# SET PROBLEM
Exactly reproduce each line of the listing that follows.
Begin PROVIDED DATA
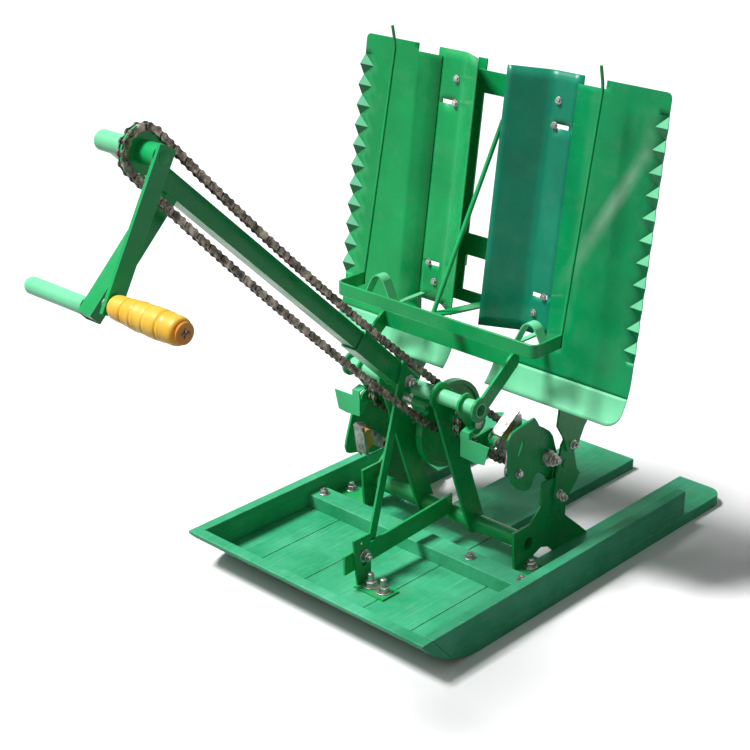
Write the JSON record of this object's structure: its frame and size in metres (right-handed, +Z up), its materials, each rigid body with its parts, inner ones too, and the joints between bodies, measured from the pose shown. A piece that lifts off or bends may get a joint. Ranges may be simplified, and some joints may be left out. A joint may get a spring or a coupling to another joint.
{
  "type": "manual rice transplanter",
  "caption": "Hand-cranked walk-behind rice seedling transplanter: seedling tray, planting arms and chain boom on a wooden sledge float.",
  "frame": {"origin": "on the ground under the lower cross tube, midway across the float", "axes": "+X to the operator's right when facing the float's tails, +Y away from the operator's handle towards the float's tails, +Z up"},
  "size_m": [0.544, 1.0669, 0.7654],
  "materials": {
    "painted_wood": "painted, worn",
    "green_paint": "gloss, chipped",
    "pale_paint": "satin",
    "bare_steel": "worn",
    "chain_steel": "oiled",
    "yellow_plastic": "gloss, dusty",
    "orange_plastic": "matte"
  },
  "bodies": {
    "frame": {"tongue_board": "painted_wood", "skid_boards": "painted_wood", "floor_boards": "painted_wood", "bow_board": "painted_wood", "rail_left": "painted_wood", "rail_right": "painted_wood", "cross_beam": "painted_wood", "bracket_left": "green_paint", "bracket_right": "green_paint", "cross_tube": "green_paint", "frame_plate_left": "green_paint", "frame_plate_right": "green_paint", "main_tube": "green_paint", "drive_tubes": "green_paint", "drive_plates": "green_paint", "planting_tubes": "green_paint", "depth_bracket": "green_paint", "depth_strap": "green_paint", "strut": "green_paint", "sleeve": "green_paint", "boom": "green_paint", "head_tube": "green_paint", "hanger": "green_paint", "guide_grip": "green_paint", "hoop": "green_paint", "rear_plate_left": "green_paint", "rear_plate_right": "green_paint", "post_left": "green_paint", "post_right": "green_paint", "guard_left": "pale_paint", "guard_right": "pale_paint", "slide_rail": "bare_steel", "drive_chain": "chain_steel", "side_chains": "chain_steel"},
    "crank": {"crank_axle": "bare_steel", "crank_sprocket": "green_paint", "crank_arm": "green_paint", "crank_pin": "bare_steel"},
    "hand_grip": {"grip": "yellow_plastic"},
    "drive_shaft": {"drive_shaft": "bare_steel", "drive_sprockets": "green_paint"},
    "planting_shaft": {"planting_shaft": "bare_steel", "feed_wheel": "green_paint", "crank_left": "bare_steel", "crank_right": "bare_steel"},
    "planter_left": {"arm_left": "green_paint", "claw_left": "bare_steel", "pusher_left": "orange_plastic"},
    "planter_right": {"arm_right": "green_paint", "claw_right": "bare_steel", "pusher_right": "orange_plastic"},
    "rocker_left": {"rocker_left": "green_paint"},
    "rocker_right": {"rocker_right": "green_paint"},
    "tray": {"tray_left": "green_paint", "tray_right": "green_paint", "divider_left": "green_paint", "divider_right": "green_paint", "tray_frame": "green_paint", "hold_down": "green_paint", "arches": "green_paint"}
  },
  "joints": [
    {"name": "crank_spin", "type": "hinge", "parent": "frame", "child": "crank", "pos_m": [0.06, -0.56904, 0.73259], "axis": [1, 0, 0], "continuous": true},
    {"name": "grip_spin", "type": "hinge", "parent": "crank", "child": "hand_grip", "pos_m": [0.12, -0.65186, 0.58069], "axis": [1, 0, 0], "continuous": true},
    {"name": "drive_shaft_spin", "type": "hinge", "parent": "frame", "child": "drive_shaft", "pos_m": [0, -0.0573, 0.24878], "axis": [1, 0, 0], "continuous": true},
    {"name": "planting_shaft_spin", "type": "hinge", "parent": "frame", "child": "planting_shaft", "pos_m": [0, 0.02707, 0.18143], "axis": [1, 0, 0], "continuous": true},
    {"name": "planter_left_swing", "type": "hinge", "parent": "planting_shaft", "child": "planter_left", "pos_m": [-0.14, 0.01016, 0.18759], "axis": [1, 0, 0], "continuous": true},
    {"name": "planter_right_swing", "type": "hinge", "parent": "planting_shaft", "child": "planter_right", "pos_m": [0.14, 0.04398, 0.17528], "axis": [1, 0, 0], "continuous": true},
    {"name": "rocker_left_swing", "type": "hinge", "parent": "frame", "child": "rocker_left", "pos_m": [-0.145, 0.07307, 0.15843], "axis": [1, 0, 0], "range_deg": [-10, 10]},
    {"name": "rocker_right_swing", "type": "hinge", "parent": "frame", "child": "rocker_right", "pos_m": [0.145, 0.07307, 0.15843], "axis": [1, 0, 0], "range_deg": [-10, 10]},
    {"name": "tray_slide", "type": "slide", "parent": "frame", "child": "tray", "axis": [1, 0, 0], "range_m": [-0.04, 0.04]}
  ],
  "couplings": [
    {"joint": "drive_shaft_spin", "follows": "crank_spin", "ratio": 1},
    {"joint": "planting_shaft_spin", "follows": "crank_spin", "ratio": 1},
    {"joint": "planter_left_swing", "follows": "crank_spin", "ratio": -1},
    {"joint": "planter_right_swing", "follows": "crank_spin", "ratio": -1}
  ]
}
End PROVIDED DATA
# FINISHED EXERCISE
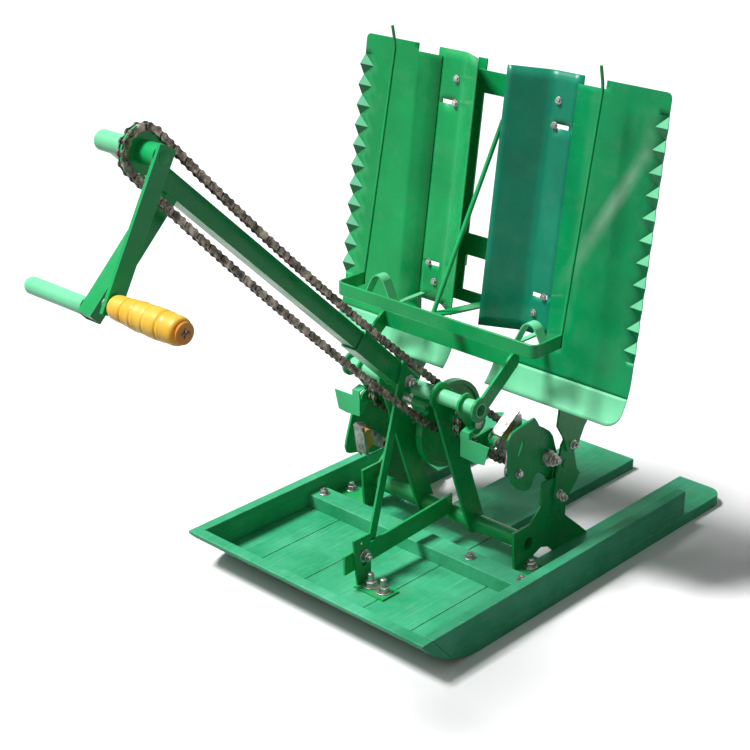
Write the JSON record of this object's structure: its frame and size in metres (right-handed, +Z up), its materials, each rigid body with its parts, inner ones too, and the joints between bodies, measured from the pose shown. A piece that lifts off or bends may get a joint. Ranges may be simplified, and some joints may be left out. A joint may get a spring or a coupling to another joint.
{
  "type": "manual rice transplanter",
  "caption": "Hand-cranked walk-behind rice seedling transplanter: seedling tray, planting arms and chain boom on a wooden sledge float.",
  "frame": {"origin": "on the ground under the lower cross tube, midway across the float", "axes": "+X to the operator's right when facing the float's tails, +Y away from the operator's handle towards the float's tails, +Z up"},
  "size_m": [0.544, 1.0669, 0.7654],
  "materials": {
    "painted_wood": "painted, worn",
    "green_paint": "gloss, chipped",
    "pale_paint": "satin",
    "bare_steel": "worn",
    "chain_steel": "oiled",
    "yellow_plastic": "gloss, dusty",
    "orange_plastic": "matte"
  },
  "bodies": {
    "frame": {"tongue_board": "painted_wood", "skid_boards": "painted_wood", "floor_boards": "painted_wood", "bow_board": "painted_wood", "rail_left": "painted_wood", "rail_right": "painted_wood", "cross_beam": "painted_wood", "bracket_left": "green_paint", "bracket_right": "green_paint", "cross_tube": "green_paint", "frame_plate_left": "green_paint", "frame_plate_right": "green_paint", "main_tube": "green_paint", "drive_tubes": "green_paint", "drive_plates": "green_paint", "planting_tubes": "green_paint", "depth_bracket": "green_paint", "depth_strap": "green_paint", "strut": "green_paint", "sleeve": "green_paint", "boom": "green_paint", "head_tube": "green_paint", "hanger": "green_paint", "guide_grip": "green_paint", "hoop": "green_paint", "rear_plate_left": "green_paint", "rear_plate_right": "green_paint", "post_left": "green_paint", "post_right": "green_paint", "guard_left": "pale_paint", "guard_right": "pale_paint", "slide_rail": "bare_steel", "drive_chain": "chain_steel", "side_chains": "chain_steel"},
    "crank": {"crank_axle": "bare_steel", "crank_sprocket": "green_paint", "crank_arm": "green_paint", "crank_pin": "bare_steel"},
    "hand_grip": {"grip": "yellow_plastic"},
    "drive_shaft": {"drive_shaft": "bare_steel", "drive_sprockets": "green_paint"},
    "planting_shaft": {"planting_shaft": "bare_steel", "feed_wheel": "green_paint", "crank_left": "bare_steel", "crank_right": "bare_steel"},
    "planter_left": {"arm_left": "green_paint", "claw_left": "bare_steel", "pusher_left": "orange_plastic"},
    "planter_right": {"arm_right": "green_paint", "claw_right": "bare_steel", "pusher_right": "orange_plastic"},
    "rocker_left": {"rocker_left": "green_paint"},
    "rocker_right": {"rocker_right": "green_paint"},
    "tray": {"tray_left": "green_paint", "tray_right": "green_paint", "divider_left": "green_paint", "divider_right": "green_paint", "tray_frame": "green_paint", "hold_down": "green_paint", "arches": "green_paint"}
  },
  "joints": [
    {"name": "crank_spin", "type": "hinge", "parent": "frame", "child": "crank", "pos_m": [0.06, -0.56904, 0.73259], "axis": [1, 0, 0], "continuous": true},
    {"name": "grip_spin", "type": "hinge", "parent": "crank", "child": "hand_grip", "pos_m": [0.12, -0.65186, 0.58069], "axis": [1, 0, 0], "continuous": true},
    {"name": "drive_shaft_spin", "type": "hinge", "parent": "frame", "child": "drive_shaft", "pos_m": [0, -0.0573, 0.24878], "axis": [1, 0, 0], "continuous": true},
    {"name": "planting_shaft_spin", "type": "hinge", "parent": "frame", "child": "planting_shaft", "pos_m": [0, 0.02707, 0.18143], "axis": [1, 0, 0], "continuous": true},
    {"name": "planter_left_swing", "type": "hinge", "parent": "planting_shaft", "child": "planter_left", "pos_m": [-0.14, 0.01016, 0.18759], "axis": [1, 0, 0], "continuous": true},
    {"name": "planter_right_swing", "type": "hinge", "parent": "planting_shaft", "child": "planter_right", "pos_m": [0.14, 0.04398, 0.17528], "axis": [1, 0, 0], "continuous": true},
    {"name": "rocker_left_swing", "type": "hinge", "parent": "frame", "child": "rocker_left", "pos_m": [-0.145, 0.07307, 0.15843], "axis": [1, 0, 0], "range_deg": [-10, 10]},
    {"name": "rocker_right_swing", "type": "hinge", "parent": "frame", "child": "rocker_right", "pos_m": [0.145, 0.07307, 0.15843], "axis": [1, 0, 0], "range_deg": [-10, 10]},
    {"name": "tray_slide", "type": "slide", "parent": "frame", "child": "tray", "axis": [1, 0, 0], "range_m": [-0.04, 0.04]}
  ],
  "couplings": [
    {"joint": "drive_shaft_spin", "follows": "crank_spin", "ratio": 1},
    {"joint": "planting_shaft_spin", "follows": "crank_spin", "ratio": 1},
    {"joint": "planter_left_swing", "follows": "crank_spin", "ratio": -1},
    {"joint": "planter_right_swing", "follows": "crank_spin", "ratio": -1}
  ]
}